If Sarmiento decides she'd like to work with Fernández, Fernández will pay half up front and half on delivery. Ultimately, one of Sarmiento's hand-embroidered flowers or parrots might end up on shawls, ponchos or dresses in one of Fernández's two Mexico City boutiques.
Old Traditions, New Versatility
Fernández is prepared for another question as well: Is this use of indigenous weaving traditional? "What [the weavers] do for the tourists is not traditional, either, you know?" Fernández says. "These are the communities that want to do new designs — those are the ones we work with."
Increasingly, younger indigenous women wielding cell phones and business cards seem happy to have their handiwork on the world stage.
"They know how to do backstrap loom. Who in the world, like young people, know[s] how to do backstrap loom? Very few," Fernández says. "But it's something that makes you very unique, like those things that your grandparents taught you. I think the new generations are pretty into it."
Milagros Ortega, 27, is part of the next generation, and a full-time weaver. A backstrap loom of red thread is strung across the patio at her home in San Lucas Ojitlán. She and her fellow weavers won't hesitate to try new things for Fernández, she says, but she won't stop weaving huipiles for herself.
"We would never let anything change this," she says, "because these are our roots." Their roots, their history and their heritage.

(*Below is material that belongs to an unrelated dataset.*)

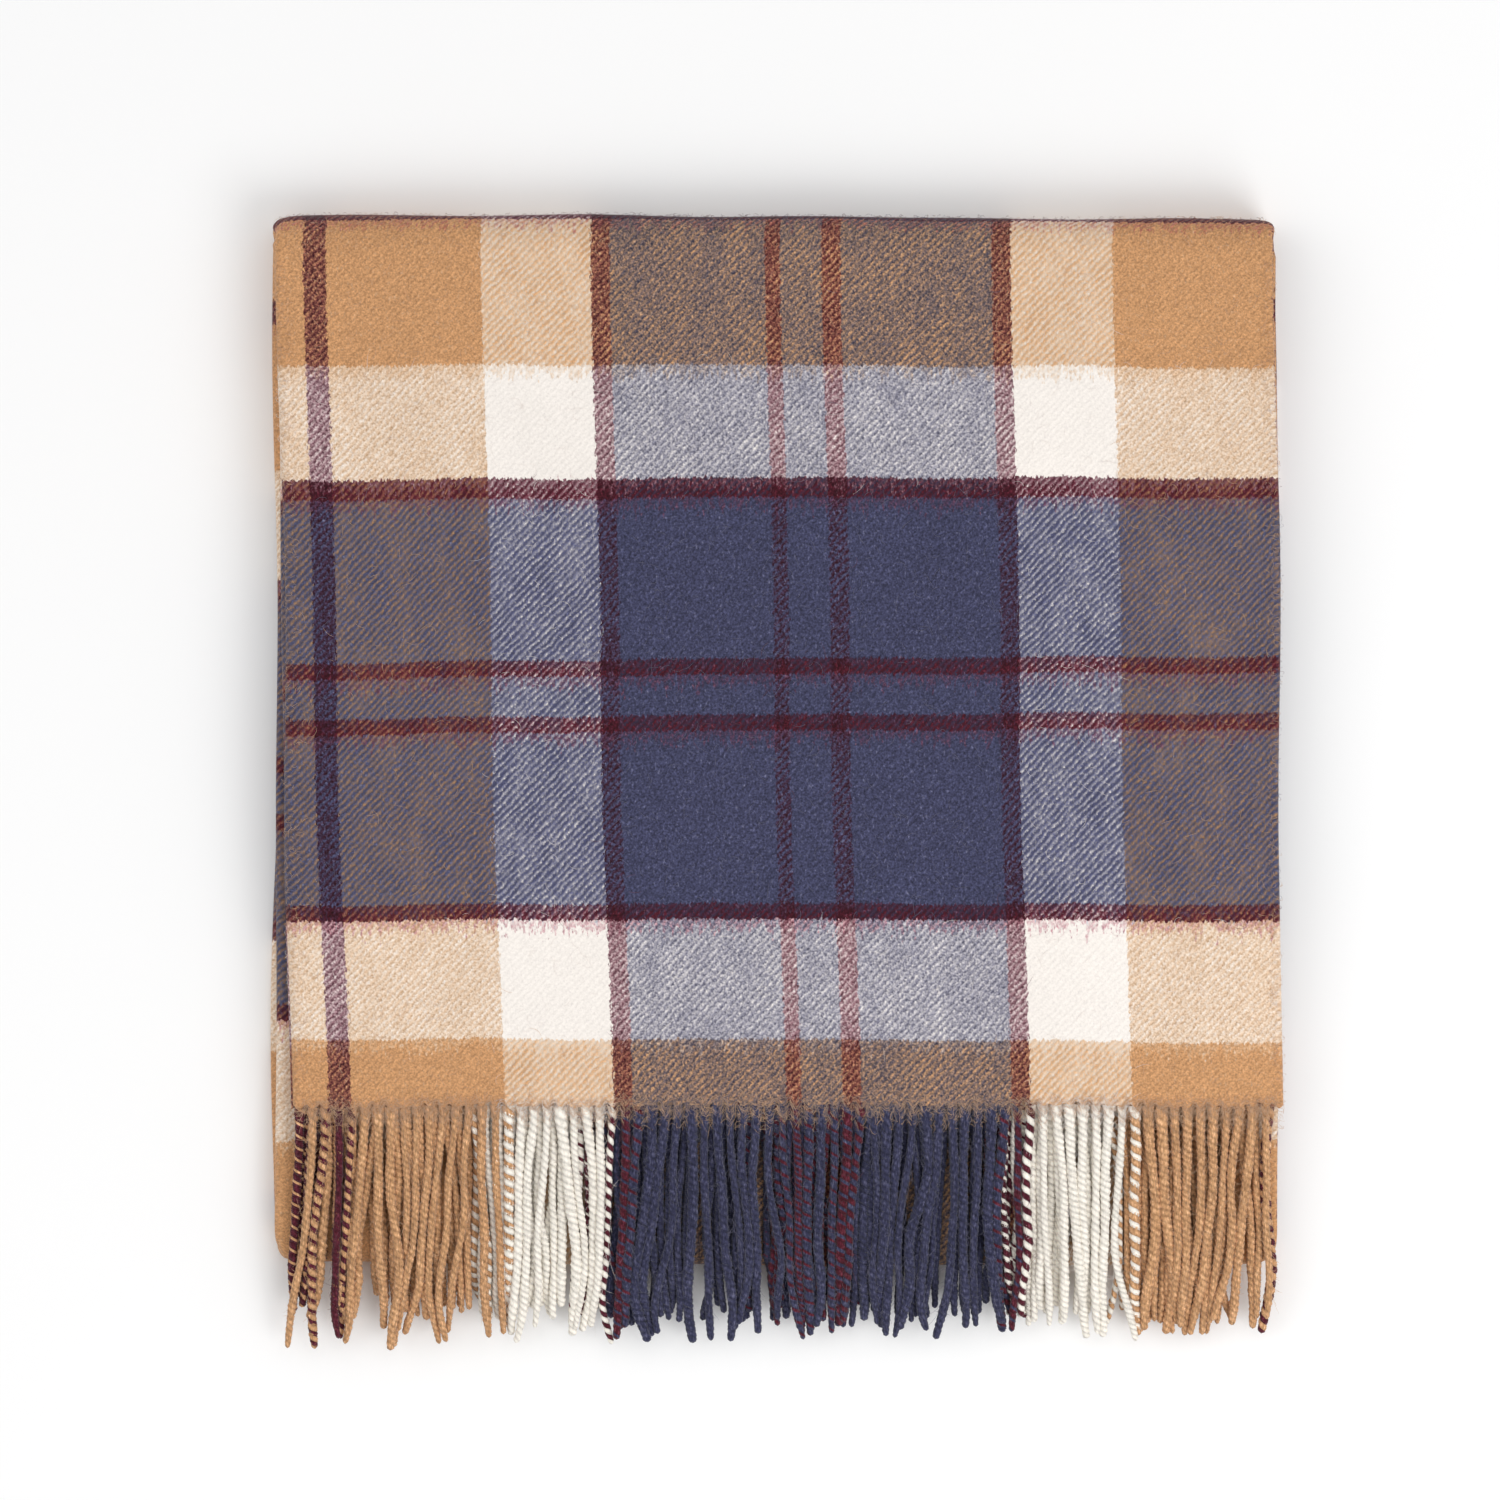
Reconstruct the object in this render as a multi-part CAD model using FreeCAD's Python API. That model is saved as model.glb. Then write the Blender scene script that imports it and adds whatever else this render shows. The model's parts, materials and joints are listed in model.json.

You can see Fernández's designs, featuring the work of weavers from across Mexico, at an exhibit this summer at Boston's Isabella Stewart Gardner Museum. The show is called "Carla Fernández: The Barefoot Designer," and Fernández herself will give a workshop in August.
Cecilia Gomez Diaz, a young weaver from Chiapas, will also be teaching at the museum this summer.
"When I weave, I think how each person represents, to me, a human in the universe," Diaz says. "There are as many humans as threads — there is no end."